Deployment and licensing models: what changes the TCO equation?
Total Cost of Ownership is shaped by more than subscription price. CIOs should compare software licensing, infrastructure, implementation, support, upgrades, integration maintenance, security operations and internal staffing. SaaS can reduce infrastructure overhead and accelerate standardization, but may limit control over customization, release timing or data residency. Private Cloud and Dedicated Cloud can improve isolation, governance and integration flexibility, though they usually require stronger platform operations. Hybrid Cloud may suit distributors with legacy warehouse systems or regional compliance constraints. Self-hosted can appear cost-effective for technically mature teams, but hidden costs often emerge in patching, monitoring, backup, disaster recovery and performance tuning. Managed Cloud Services can shift operational burden to a specialist partner while preserving architectural flexibility. This is where a partner-first provider such as SysGenPro can be relevant, particularly for ERP partners or integrators that need white-label ERP platform operations without building their own cloud management capability.
| Commercial Model | Advantages | Constraints | Best-fit Scenario |
|---|---|---|---|
| Per-user SaaS | Fast onboarding, predictable subscription, lower infrastructure management | Less control over environment and deeper platform changes | Organizations prioritizing speed and standardization |
| Unlimited-user licensing | Supports broad adoption across operations without user-count friction | Requires careful scope and support planning | High-volume operational environments with many occasional users |
| Infrastructure-based pricing | Aligns cost to environment size and workload profile | Needs active capacity and performance management | Private, dedicated or managed cloud deployments |
| Self-hosted | Maximum control over stack and release timing | Higher internal operational responsibility and risk | Teams with mature DevOps, security and ERP platform skills |
| Managed Cloud | Operational offload, governance support, flexible architecture | Requires clear service boundaries and accountability model | Partners and enterprises seeking control without full in-house platform operations |
ERP evaluation framework for ROI, risk and operating fit
A sound decision framework should score platforms against measurable business outcomes. For distribution, the most relevant value drivers are inventory turns, stockout reduction, planner productivity, order cycle time, warehouse throughput, gross margin protection and finance visibility. ROI should be modeled through scenario ranges rather than single-point assumptions. Include implementation cost, process redesign effort, integration work, training, support and ongoing optimization. Risk should be assessed across data quality, customization exposure, vendor dependency, security posture, compliance obligations and business continuity. Governance matters because AI-assisted ERP introduces new accountability questions: who owns forecast logic, who approves automated recommendations and how exceptions are escalated. The best evaluation programs combine executive sponsorship, process-owner validation and architecture review. They do not treat ERP selection as a software procurement exercise alone.

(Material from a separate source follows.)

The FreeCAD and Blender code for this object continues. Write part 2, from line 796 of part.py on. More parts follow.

- Prioritize business scenarios over feature checklists, especially replenishment, allocation, backorder handling and inter-warehouse transfers.
- Test forecast-to-execution workflows end to end, including approvals, warehouse impact and accounting consequences.

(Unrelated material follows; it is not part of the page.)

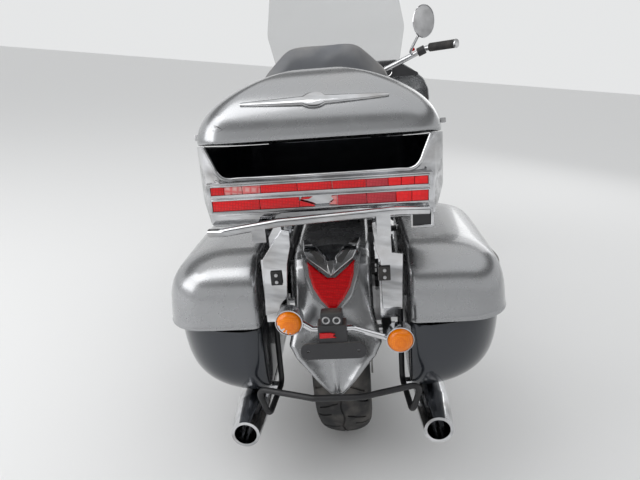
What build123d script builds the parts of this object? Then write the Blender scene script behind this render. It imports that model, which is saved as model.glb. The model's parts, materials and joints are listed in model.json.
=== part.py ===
import os
from math import cos, degrees, radians, sin, sqrt

from build123d import *

os.makedirs("parts", exist_ok=True)

# Frame while drawing: +X forward, +Y left, +Z up, millimetres, bike upright,
# origin on the ground under the rear axle. At the end every piece is leaned
# onto the side stand and moved to the middle of the part's own box.

# Chassis
wheelbase = 1665.0
rake_deg = 30.0
trail = 177.0
lean_deg = 8.3
lock_deg = 28.0
parting_rise_deg = 8.6

# Wheels
rear_radius = 322.0
rear_tyre_width = 170.0
rear_crown_drop = 26.0
front_radius = 320.0
front_tyre_width = 130.0
front_crown_drop = 24.0
bead_radius = 214.0
rim_depth = 16.0
tyre_wall = 13.0
hub_radius = 46.0
spoke_count = 7
spoke_width = 26.0
spoke_depth = 44.0
rear_axle_radius = 12.0
front_axle_radius = 11.0
axle_play = 0.05
disc_thickness = 6.0
front_disc_radius = 155.0
rear_disc_radius = 145.0
pulley_radius = 112.0
front_pulley_radius = 56.0
belt_width = 26.0
belt_thickness = 8.0

# Fork and bars
fork_spacing = 236.0
fork_tube_radius = 21.5
fork_slider_radius = 30.0
stem_radius = 20.0
head_outer_radius = 38.0
stem_play = 0.05
bar_radius = 12.7
grip_radius = 18.0
grip_length = 135.0

# Frame
tube_radius = 15.0
rail_radius = 13.0
backbone_radius = 28.0
rail_height = 150.0
rail_half = 122.0
rail_rear_half = 100.0
rail_front_x = wheelbase - 540
rail_rear_x = 520.0
seat_rail_height = 658.7
seat_rail_half = 128.0
swingarm_inner = 132.0
swingarm_thickness = 30.0
pivot_x = 440.0
pivot_z = 330.0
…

- Model TCO over multiple years with support, upgrades, integration maintenance and internal staffing included.
- Validate security, compliance, IAM and auditability early, not after solution design is complete.
- Assess partner capability in process design, cloud operations and post-go-live optimization, not only implementation speed.
Migration strategy: how to modernize without disrupting distribution operations
Migration from traditional ERP to an AI-assisted model should be phased around operational risk. Start by stabilizing master data, integration interfaces and KPI definitions. Then separate foundational modernization from advanced intelligence. In many cases, the first phase should focus on core process integrity across Sales, Purchase, Inventory, Accounting and reporting. Once transaction quality is reliable, the organization can introduce more advanced analytics, workflow automation and AI-assisted planning. For Odoo ERP, this often means implementing only the applications that directly solve the business problem rather than over-scoping the program. Inventory, Purchase, Sales, Accounting, Quality, Documents and Spreadsheet may be enough for a distributor in phase one. If warehouse service complexity is high, Maintenance, Helpdesk or Field Service may also be relevant. Migration should include cutover rehearsal, parallel validation for critical planning outputs and a clear rollback posture for high-risk periods.
Common mistakes and practical risk mitigation
The most common mistake is assuming AI will compensate for weak process discipline. It will not. Another is over-customizing the ERP before standard operating policies are agreed. Distributors also underestimate integration complexity between ERP, WMS, eCommerce, EDI, carrier systems and business intelligence platforms. Security is sometimes treated as an infrastructure issue only, when in practice role design, segregation of duties and identity and access management are equally important. Risk mitigation should therefore combine architecture controls with operating controls. Use phased releases, scenario-based testing, data stewardship, approval governance and KPI baselines. Where cloud operations are not a core competency, managed services can reduce operational risk, provided service ownership, escalation paths and compliance responsibilities are clearly defined.
- Do not evaluate AI forecasting separately from procurement and warehouse execution.
- Avoid licensing decisions based only on year-one subscription cost.
- Limit customization until standard workflows and governance are proven.
- Treat data quality and item master ownership as executive issues, not technical cleanup tasks.
- Plan post-go-live optimization as part of the business case, not as optional future work.
Future trends and executive recommendations
The market is moving toward AI-assisted ERP, but the winning pattern is not full automation. It is governed augmentation: systems that help planners, buyers and operations teams act faster with better context. Expect stronger convergence between ERP, analytics, workflow automation and enterprise integration. Business intelligence will increasingly shift from retrospective reporting to operational decision support. Cloud ERP strategies will continue to diversify, with SaaS, Dedicated Cloud and Managed Cloud coexisting based on control, compliance and integration needs. For enterprises evaluating Odoo ERP, the strategic question is whether its modularity, OCA Ecosystem options and deployment flexibility align with the target operating model. For partners and integrators, the opportunity is to pair business process optimization with a sustainable platform strategy. SysGenPro is most relevant in that context: enabling white-label ERP and managed cloud operations so partners can focus on solution delivery, governance and customer outcomes rather than infrastructure management.
Executive Conclusion
Traditional ERP remains a valid choice when distribution operations are stable, governance simplicity is paramount and the organization is not ready for deeper process redesign. Distribution AI ERP becomes compelling when volatility, SKU complexity, service expectations and multi-site coordination require faster, more adaptive decisions. The decision should not be framed as old versus new technology. It should be framed as the operating model the business can realistically govern, adopt and scale. Choose the platform that best connects forecasting to execution, supports the required deployment and licensing model, fits enterprise architecture standards and delivers measurable business value with manageable risk. In most cases, the strongest outcomes come from phased modernization, disciplined data governance and a partner ecosystem capable of supporting both transformation and long-term operations.